Perubahan mendasar tersebut mencakup, antara lain, mengubah  sifat hukum pidana perbuatan (Daadstrafrecht) menjadi hukum pidana yang juga berorientasi pada pelaku (Daad-daderstrafrecht)selain perhatian pada korban kejahatan (victim of crime). Selanjutnya adopsi terhadap nilai-nilai keadilan restoratif untuk melengkapi nilai keadilan retributif yang sulit dihindari, khususnya pengaturan dalam hukum pidana anak.

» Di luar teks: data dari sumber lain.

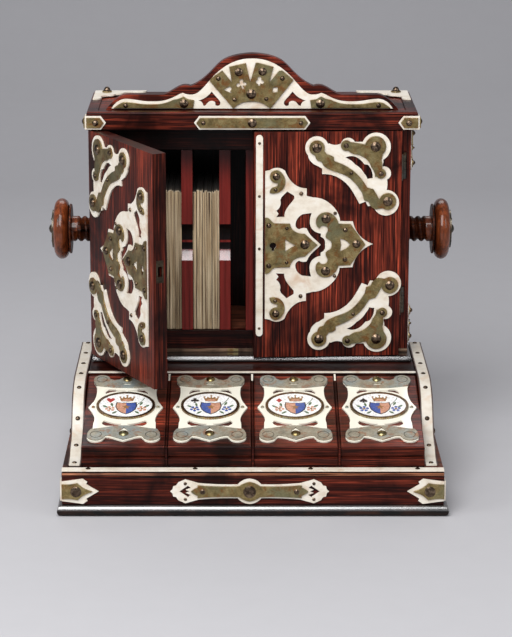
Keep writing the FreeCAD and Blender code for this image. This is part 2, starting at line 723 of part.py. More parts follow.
def make_wings():
    """The two side boards with S-curved fronts, and every ivory strip and its studs."""
    wing = wing_profile(v.tray_top, 0.0).extrude(Vector(v.wing_thick, 0, 0))
    strip = wing_profile(None, v.strip_thick).extrude(Vector(v.wing_thick, 0, 0))
    strips = []
    for side, name in SIDE_NAMES.items():
        start = v.wing_inner if side == RIGHT else -v.wing_outer
        node(feature(f"wing_{name}", moved([wing], start)))
        strips += moved([strip], start)
    rim = Part.makeBox(2 * v.base_half, v.rim_width, v.strip_thick,
                       Vector(-v.base_half, v.rail_y + v.rim_setback, v.tray_top))
    lip_line = Part.makeBox(2 * v.platform_half, v.rim_width / 2, v.strip_thick * 0.6,
                            Vector(-v.platform_half, v.platform_front, v.platform_top))
    strips += [rim, lip_line]
    for index in range(-1, 2):
        middle = index * v.box_pitch - v.divider_thick / 2
        strips.append(Part.makeBox(v.divider_thick, 1.2, v.lid_front_z - v.tray_top,
                                   Vector(middle, v.box_front - 1.2, v.tray_top)))
    node(feature("ivory_strips", strips))

    studs = []
    face_up = Placement(Vector(), Rotation(Vector(1, 0, 0), -90))

    def upright_stud(x, y, z, radius):
        solid = stud(0, 0, radius, 0, 0.55 * v.pin_radius)
        return turned_shapes([solid], Placement(Vector(x, y, z), face_up.Rotation))[0]

    rim_middle = v.rail_y + v.rim_setback + v.rim_width / 2
    for share in (0.862, 0.302):
        studs += [upright_stud(sign * share * v.base_half, rim_middle, v.rim_top, v.pin_radius)
                  for sign in (-1, 1)]
    level = v.wing_top + v.strip_thick
    for side in SIDE_NAMES:
        middle = side * (v.wing_inner + v.wing_thick / 2)
        for share in (0.03, 0.35, 0.67, 0.97):
            along = v.wing_back + share * (v.wing_shoulder - v.wing_back)
            studs.append(upright_stud(middle, along, level, v.pin_radius))
        out = Placement(Vector(side * v.wing_outer, v.wing_toe + v.wing_stud_run,
                               v.tray_top + v.wing_stud_height), Rotation(UP, 90 * side))
        studs += turned_shapes([stud(0, 0, 1.4 * v.pin_radius, 0)], out)
    node(feature("strip_studs", studs))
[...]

Kemudian  pengaturan tentang filosofi, tujuan, dan pedoman pemidanaan. Hal lain adalah perumusan tentang alternatif pidana kemerdekaan, pertanggungjawaban pidana korporasi, dan pengakuan terhadap the living law atau hukum pidana adat dengan syarat tertentu. Ketentuan tentang pidana mati bersyarat sebagai Indonesian Way,   yang merupakan  jalan tengah antara kelompok yang ingin mempertahankan pidana mati (retensionis) dan kelompok yang cenderung ingin menghapuskannya (abolisionis).

Tentu saja juga aspirasi tentang pengaturan tindak-tindak pidana  yang jadi polemik  di masyarakat, misalnya tentang delik susila—termasuk LGBT—dan penghinaan presiden yang telah dianulir Mahkamah Konstitusi.

Tindak pidana khusus

Salah satu yang krusial adalah pengaturan beberapa tindak pidana khusus (narkotika, korupsi, pelanggaran HAM berat, pencucian uang , dan terorisme), yang memiliki karakter khusus dalam RUU HP. Karakter khusus tersebut berkaitan dengan konvensi internasional, viktimisasinya yang luas, adanya pengaturan hukum acara tersendiri dan hukum materiil yang menyimpang, adanya kelembagaan penegak hukum khusus (BNN, KPK, Komnas HAM, PPATK, BNPT),  pendayagunaan teknologi canggih dalam modus operandinya, di samping kutukan masyarakat (people condemnation)  nasional dan internasional yang besar.

Pemerintah dalam diskusi internal terakhir sudah sepakat dan hal ini akan dikomunikasikan dengan DPR, untuk sama sekali tidak akan  mengadakan perubahan atas UU khusus terkait.

Melalui tulisan ini, saya mengajak masyarakat hukum pidana, baik yang  berada di lembaga-lembaga  eksekutif, legislatif, yudikatif, maupun masyarakat madani, tanpa membedakan identitas  dan aspirasi politik, agar tidak melewatkan kesempatan menciptakan KUHP baru yang monumental dalam sisa-sisa periode DPR saat ini.  Menunggu pemerintahan baru dan DPR  baru sangat berisiko  karena istilah carry over  tidak lazim.